Originally 5.5 points; from Term 29 (2003) 6.5 points.
The Gosei tournament is sponsored by the Newspaper Go Consortium (Shinbun Igo Renmei), membership of which has varied over the years. The current (2002) members are the 12 newspapers Kahoku Shinpo (Sendai), Niigata Nippo (Niigata), Shinano Mainichi Shinbun (Nagano), Shizuoka Shinbun (Shizuoka), Hokkoku Shinbun (Kanazawa), Kyoto Shinbun (Kyoto), Chugoku Shinbun (Hiroshima), Shikoku Shinbun (Takamatsu), Kochi Shinbun (Kochi), Kumamoto Nichinichi Shinbun (Kumamoto), Minami-Nippon Shinbun (Kagoshima), Okinawa Times (Naha).
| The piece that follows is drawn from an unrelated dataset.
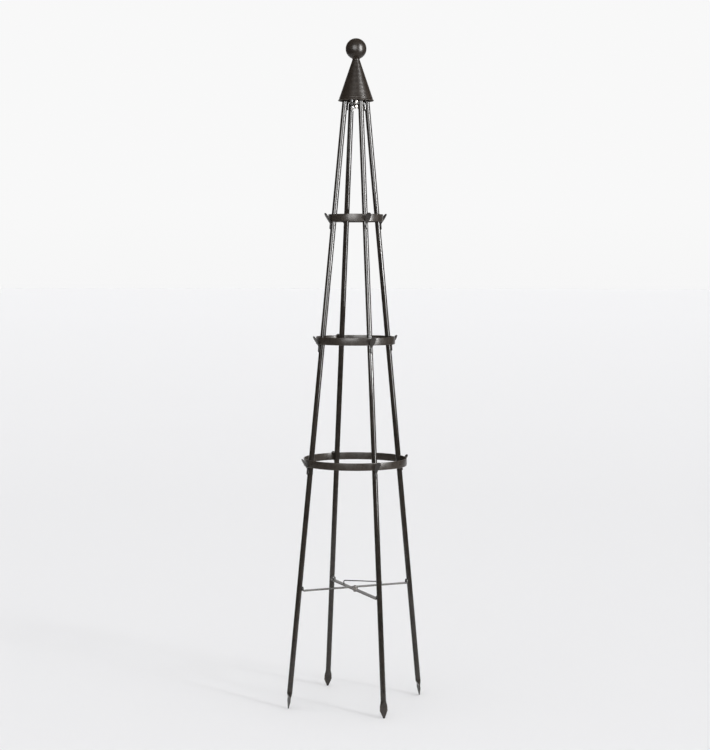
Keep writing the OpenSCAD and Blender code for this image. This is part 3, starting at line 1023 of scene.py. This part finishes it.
def floor_material():
    """Matt pale grey that lightens with distance from the object, by FLOOR_PAINTED_LIGHT; this lightening is
    painted light, darker near the object and brighter far off, not a change in the floor's own colour.
    """
    t = Tree("floor")
    length = t.add("ShaderNodeVectorMath", {0: t.place}, operation="LENGTH").outputs["Value"]
    ramp = t.add("ShaderNodeValToRGB")
    t.feed(ramp.inputs[0], t.math("SQRT", t.math("DIVIDE", length, FLOOR_R), 0.0))
    stops = ramp.color_ramp.elements
    while len(stops) < len(FLOOR_PAINTED_LIGHT):
        stops.new(0.5)
    for stop, (away, tone) in zip(stops, FLOOR_PAINTED_LIGHT):
        stop.position = math.sqrt(away / FLOOR_R)
        stop.color = (tone * 0.998, tone * 0.998, tone * 1.012, 1)
    t.feed(t.shader.inputs["Base Color"], ramp.outputs[0])
    t.shader.inputs["Roughness"].default_value = 0.9
    t.shader.inputs["Specular IOR Level"].default_value = 0.1
    return t.material


bm = bmesh.new()
bmesh.ops.create_circle(bm, cap_ends=True, segments=128, radius=FLOOR_R)
floor_mesh = bpy.data.meshes.new("floor")
bm.to_mesh(floor_mesh)
bm.free()
floor_mesh.materials.append(floor_material())
floor = bpy.data.objects.new("floor", floor_mesh)
bpy.context.scene.collection.objects.link(floor)


def studio_flags():
    """Dark cards on the floor that only reflections see, as an endless bright floor greys paint."""
    far_aside = FLAG_ASIDE + FLAG_SPREAD * (FLAG_FAR - FLAG_AHEAD)
    near = [
        (-FLAG_FAR, -FLAG_FAR), (FLAG_FAR, -FLAG_FAR),
        (FLAG_FAR, FLAG_AHEAD), (-FLAG_FAR, FLAG_AHEAD),
    ]
    right = [
        (FLAG_ASIDE, FLAG_AHEAD), (FLAG_FAR, FLAG_AHEAD),
        (FLAG_FAR, FLAG_FAR), (far_aside, FLAG_FAR),
    ]
    left = [(-aside, ahead) for aside, ahead in reversed(right)]
    up = Vector((0, 0, FLAG_UP))
    bm = bmesh.new()
    for corners in (near, right, left):
        places = [RIGHTWARD * aside + FORWARD * ahead + up for aside, ahead in corners]
        bm.faces.new([bm.verts.new(place) for place in places])
    mesh = bpy.data.meshes.new("studio_flags")
    bm.to_mesh(mesh)
    bm.free()
    t = Tree("flag_cloth")
    t.shader.inputs["Base Color"].default_value = (0.08, 0.08, 0.08, 1)
    mesh.materials.append(t.material)
    flags = bpy.data.objects.new("studio_flags", mesh)
    flags.visible_camera = False
    flags.visible_diffuse = False
    flags.visible_shadow = False
    bpy.context.scene.collection.objects.link(flags)


studio_flags()


def studio_world():
    """A pale backdrop to look at; the light from it is dimmer away from behind the object."""
    world = bpy.data.worlds.new("studio")
    world.use_nodes = True
    bpy.context.scene.world = world
    nodes, links = world.node_tree.nodes, world.node_tree.links
    nodes.clear()
    out = nodes.new("ShaderNodeOutputWorld")
    shown, lit = nodes.new("ShaderNodeBackground"), nodes.new("ShaderNodeBackground")
    shown.inputs["Color"].default_value = (1, 1, 1, 1)
    place = nodes.new("ShaderNodeTexCoord")
    parts = nodes.new("ShaderNodeSeparateXYZ")
    links.new(place.outputs["Generated"], parts.inputs[0])
    rise = nodes.new("ShaderNodeMapRange")
    links.new(parts.outputs["Z"], rise.inputs["Value"])
    for index, value in ((1, -0.01), (2, 0.03), (3, BACKDROP * 0.985), (4, BACKDROP)):
        rise.inputs[index].default_value = value
    links.new(rise.outputs[0], shown.inputs["Strength"])
    ahead = nodes.new("ShaderNodeVectorMath")
    ahead.operation = "DOT_PRODUCT"
    ahead.inputs[1].default_value = FORWARD
    links.new(place.outputs["Generated"], ahead.inputs[0])
    spread = nodes.new("ShaderNodeMapRange")
    spread.interpolation_type = "SMOOTHSTEP"
    links.new(ahead.outputs["Value"], spread.inputs["Value"])
    for index, value in ((1, 0.75), (2, 0.97), (3, 0.05), (4, 0.94)):
        spread.inputs[index].default_value = value
    links.new(spread.outputs[0], lit.inputs["Strength"])
    seen = nodes.new("ShaderNodeLightPath")
    mix = nodes.new("ShaderNodeMixShader")
    links.new(seen.outputs["Is Camera Ray"], mix.inputs[0])
    links.new(lit.outputs[0], mix.inputs[1])
    links.new(shown.outputs[0], mix.inputs[2])
    links.new(mix.outputs[0], out.inputs["Surface"])


studio_world()


# --- Lights ---


def softbox(name, turn, away, height, size, radiance):
    """A soft light for reflections alone, turned from the camera's side and facing the object."""
    data = bpy.data.lights.new(name, "AREA")
    data.shape = "RECTANGLE"
    data.size, data.size_y = size
    data.energy = radiance * math.pi * size[0] * size[1]
    light = bpy.data.objects.new(name, data)
    toward = Matrix.Rotation(math.radians(turn), 3, "Z") @ -FORWARD
    light.location = toward * away + Vector((0, 0, height))
    light.rotation_euler = (-toward).to_track_quat("-Z", "Y").to_euler()
    light.visible_diffuse = False
    bpy.context.scene.collection.objects.link(light)


def even_light(name, turn, elevation, strength, spread):
    """Light for the whole scene that reflections don't show; a wide spread blurs its shadows."""
    data = bpy.data.lights.new(name, "SUN")
    data.energy = strength
    data.angle = math.radians(spread)
    light = bpy.data.objects.new(name, data)
    toward = Matrix.Rotation(math.radians(turn), 3, "Z") @ -FORWARD
    height = math.radians(elevation)
    aim = -toward * math.cos(height) - Vector((0, 0, math.sin(height)))
    light.rotation_euler = aim.to_track_quat("-Z", "Y").to_euler()
    light.visible_glossy = False
    bpy.context.scene.collection.objects.link(light)


softbox("key_softbox", turn=55, away=2.7, height=2.5, size=(1.1, 2.5), radiance=38)
softbox("key_low", turn=55, away=2.7, height=1.0, size=(1.1, 0.7), radiance=15)
softbox("fill_softbox", turn=-14, away=3.3, height=2.52, size=(2.3, 2.4), radiance=12.5)
even_light("overhead", turn=20, elevation=75, strength=2.77, spread=110)
even_light("key_side", turn=49, elevation=28, strength=0.52, spread=4)
even_light("key_wash", turn=55, elevation=8, strength=1.2, spread=30)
The original consortium was: Hokkai Times (Sapporo), Kahoku Shinpo (Sendai), Hokkoku Shinbun (Kanazawa), Niigata Nippo (Niigata), Tokyo Times (Tokyo), Kyoto Shinbun (Kyoto), Chugoku Shinbun (Hiroshima), Kochi Shinbun (Kochi), Ehime Shinbun (Ehime), Kumamoto Nichinichi Shinbun (Kumamoto), Minami-Nippon Shinbun (Kagoshima).
The event has also been supported latterly by IBM Japan.
The word Gosei means Go Sage, the same as Kisei, but is a Japanese term. The character here for go is not normally used in China, and so the term is sometimes used there.